▶ _OBJECTIVE_
Collect each line of the entries that holds the string "slide".

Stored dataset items
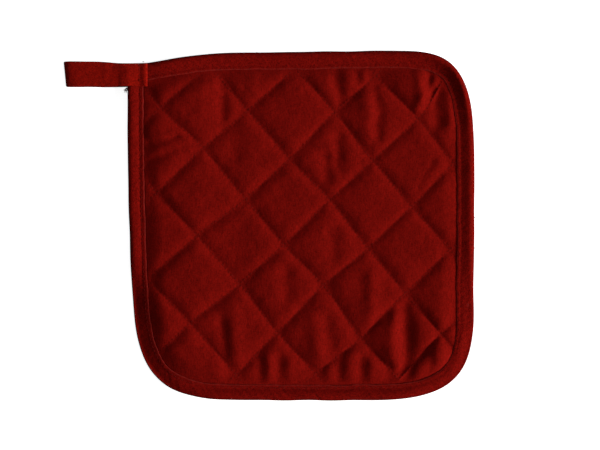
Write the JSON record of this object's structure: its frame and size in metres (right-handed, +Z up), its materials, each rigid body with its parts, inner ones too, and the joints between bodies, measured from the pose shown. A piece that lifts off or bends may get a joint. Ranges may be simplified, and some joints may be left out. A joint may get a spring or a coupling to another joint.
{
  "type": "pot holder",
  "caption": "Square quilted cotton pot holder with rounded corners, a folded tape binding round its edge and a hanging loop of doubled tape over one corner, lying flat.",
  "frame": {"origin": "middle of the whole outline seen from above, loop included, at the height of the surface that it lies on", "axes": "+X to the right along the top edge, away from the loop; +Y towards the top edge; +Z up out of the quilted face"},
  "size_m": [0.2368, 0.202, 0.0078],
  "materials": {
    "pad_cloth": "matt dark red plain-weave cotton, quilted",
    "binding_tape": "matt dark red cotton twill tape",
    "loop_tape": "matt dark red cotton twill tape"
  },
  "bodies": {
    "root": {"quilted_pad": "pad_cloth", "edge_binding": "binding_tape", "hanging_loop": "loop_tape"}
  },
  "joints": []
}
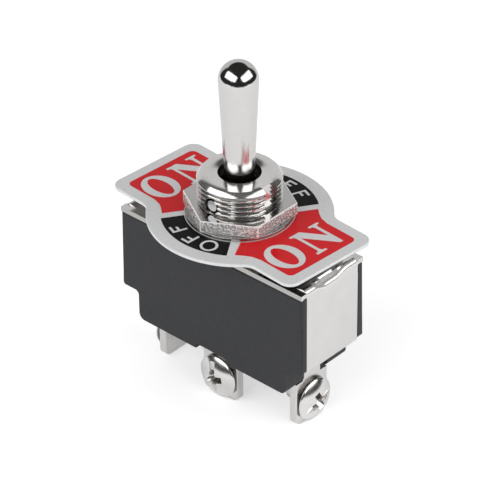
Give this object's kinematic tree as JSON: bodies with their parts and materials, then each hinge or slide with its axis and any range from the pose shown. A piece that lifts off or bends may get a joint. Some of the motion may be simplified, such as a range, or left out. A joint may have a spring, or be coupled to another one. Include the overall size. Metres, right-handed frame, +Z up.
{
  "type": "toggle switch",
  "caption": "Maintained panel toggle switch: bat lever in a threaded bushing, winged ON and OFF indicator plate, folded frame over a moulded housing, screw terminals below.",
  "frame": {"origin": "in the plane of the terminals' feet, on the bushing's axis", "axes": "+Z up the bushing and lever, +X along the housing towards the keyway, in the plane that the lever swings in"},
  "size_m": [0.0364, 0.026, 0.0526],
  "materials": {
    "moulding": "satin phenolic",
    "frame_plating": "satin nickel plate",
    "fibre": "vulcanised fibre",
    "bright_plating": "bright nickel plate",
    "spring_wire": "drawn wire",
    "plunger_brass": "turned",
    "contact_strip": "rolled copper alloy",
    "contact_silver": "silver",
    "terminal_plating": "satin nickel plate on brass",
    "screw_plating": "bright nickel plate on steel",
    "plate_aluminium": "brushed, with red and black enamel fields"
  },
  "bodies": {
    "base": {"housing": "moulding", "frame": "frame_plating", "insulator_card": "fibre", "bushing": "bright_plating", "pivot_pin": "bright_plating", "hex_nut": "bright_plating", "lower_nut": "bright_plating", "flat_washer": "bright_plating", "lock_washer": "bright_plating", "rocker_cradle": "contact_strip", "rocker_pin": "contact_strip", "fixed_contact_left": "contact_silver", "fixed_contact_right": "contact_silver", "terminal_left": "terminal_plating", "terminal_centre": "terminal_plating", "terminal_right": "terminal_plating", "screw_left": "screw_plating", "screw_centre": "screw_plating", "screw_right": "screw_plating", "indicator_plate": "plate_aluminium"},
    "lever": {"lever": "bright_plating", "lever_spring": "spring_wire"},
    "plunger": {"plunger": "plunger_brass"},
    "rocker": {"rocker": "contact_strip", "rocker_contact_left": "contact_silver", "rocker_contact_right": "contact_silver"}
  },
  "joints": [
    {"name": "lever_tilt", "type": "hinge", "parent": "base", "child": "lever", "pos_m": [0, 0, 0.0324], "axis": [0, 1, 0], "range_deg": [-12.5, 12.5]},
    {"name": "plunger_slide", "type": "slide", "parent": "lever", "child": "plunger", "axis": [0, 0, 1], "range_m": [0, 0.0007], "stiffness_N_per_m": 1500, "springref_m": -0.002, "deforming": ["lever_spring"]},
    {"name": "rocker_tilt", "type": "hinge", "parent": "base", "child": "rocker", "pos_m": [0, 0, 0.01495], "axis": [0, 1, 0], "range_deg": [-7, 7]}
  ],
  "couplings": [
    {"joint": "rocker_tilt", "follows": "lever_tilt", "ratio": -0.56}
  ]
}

▶ _EXERCISE OUTPUT_
Give this object's kinematic tree as JSON: bodies with their parts and materials, then each hinge or slide with its axis and any range from the pose shown. A piece that lifts off or bends may get a joint. Some of the motion may be simplified, such as a range, or left out. A joint may have a spring, or be coupled to another one. Include the overall size. Metres, right-handed frame, +Z up.
    {"name": "plunger_slide", "type": "slide", "parent": "lever", "child": "plunger", "axis": [0, 0, 1], "range_m": [0, 0.0007], "stiffness_N_per_m": 1500, "springref_m": -0.002, "deforming": ["lever_spring"]},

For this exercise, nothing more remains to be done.